Experience also shows that managers make or break execution. In one company, leadership may define excellent strategic objectives, but if frontline managers do not know how to coach, prioritize, and remove blockers, the plan stalls. In another company with simpler goals, strong managers can create momentum quickly because they connect daily work to results. Employees do not need a motivational speech every morning. They need clarity, support, and a manager who can help them focus on what matters most.
There is also a valuable lesson in small wins. Companies often chase giant transformation while ignoring the quiet progress that builds confidence. A team that reduces response time, improves handoffs between departments, or closes the reporting gap between targets and results is not doing “small stuff.” It is building execution muscle. That muscle becomes incredibly useful when the company takes on bigger goals like expansion, product launches, or operational redesign.
Finally, experience teaches that goals should be ambitious but believable. If leadership sets targets that feel wildly disconnected from resources, market conditions, or team capacity, employees may smile in meetings and mentally check out by lunch. On the other hand, when a goal is challenging yet credible, people lean in. They contribute ideas. They solve problems faster. They treat the goal as real. The sweet spot is not easy success or fantasy-level stretch. It is disciplined ambition backed by clear priorities, visible leadership, and consistent follow-through.
Conclusion
Achieving company goals and objectives is not about writing prettier plans. It is about creating a system where strategy becomes action, action becomes measurable progress, and progress becomes business results. The companies that do this well are not magically less busy than everyone else. They are simply more disciplined. They define a few meaningful priorities, turn those priorities into measurable objectives, connect work across teams, communicate often, and review results with honesty.

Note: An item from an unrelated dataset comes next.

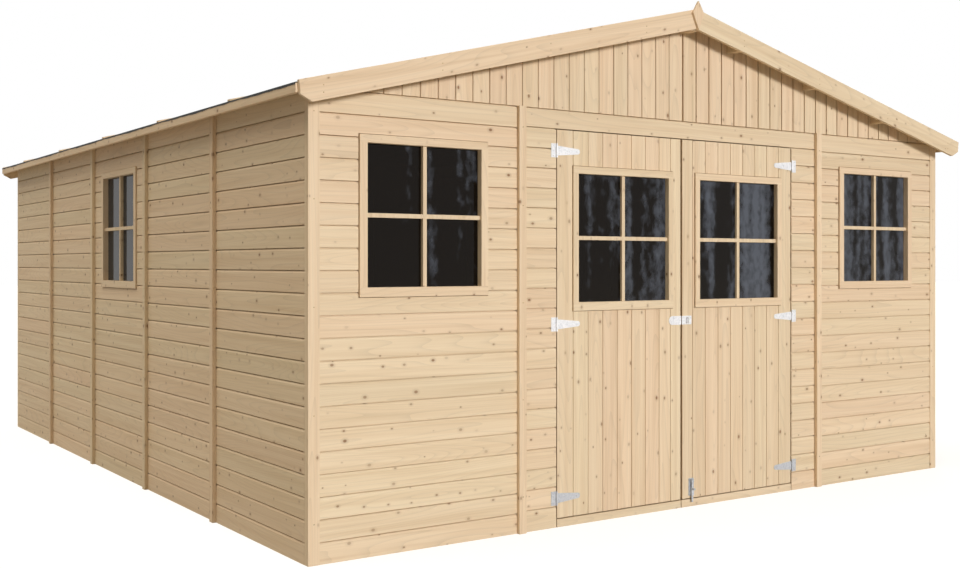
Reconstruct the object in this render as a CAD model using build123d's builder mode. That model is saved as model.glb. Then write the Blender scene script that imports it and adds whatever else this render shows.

If you want your business goals to stop collecting dust and start producing outcomes, focus less on sounding strategic and more on being clear. Give every major goal a purpose, a metric, an owner, a timeline, and a regular review rhythm. Keep the goals visible. Help managers translate them into team priorities. Reward progress that supports the strategy. And when reality changes, adjust the tactics without losing the mission. That is how good companies stop chasing everything and start achieving what matters most.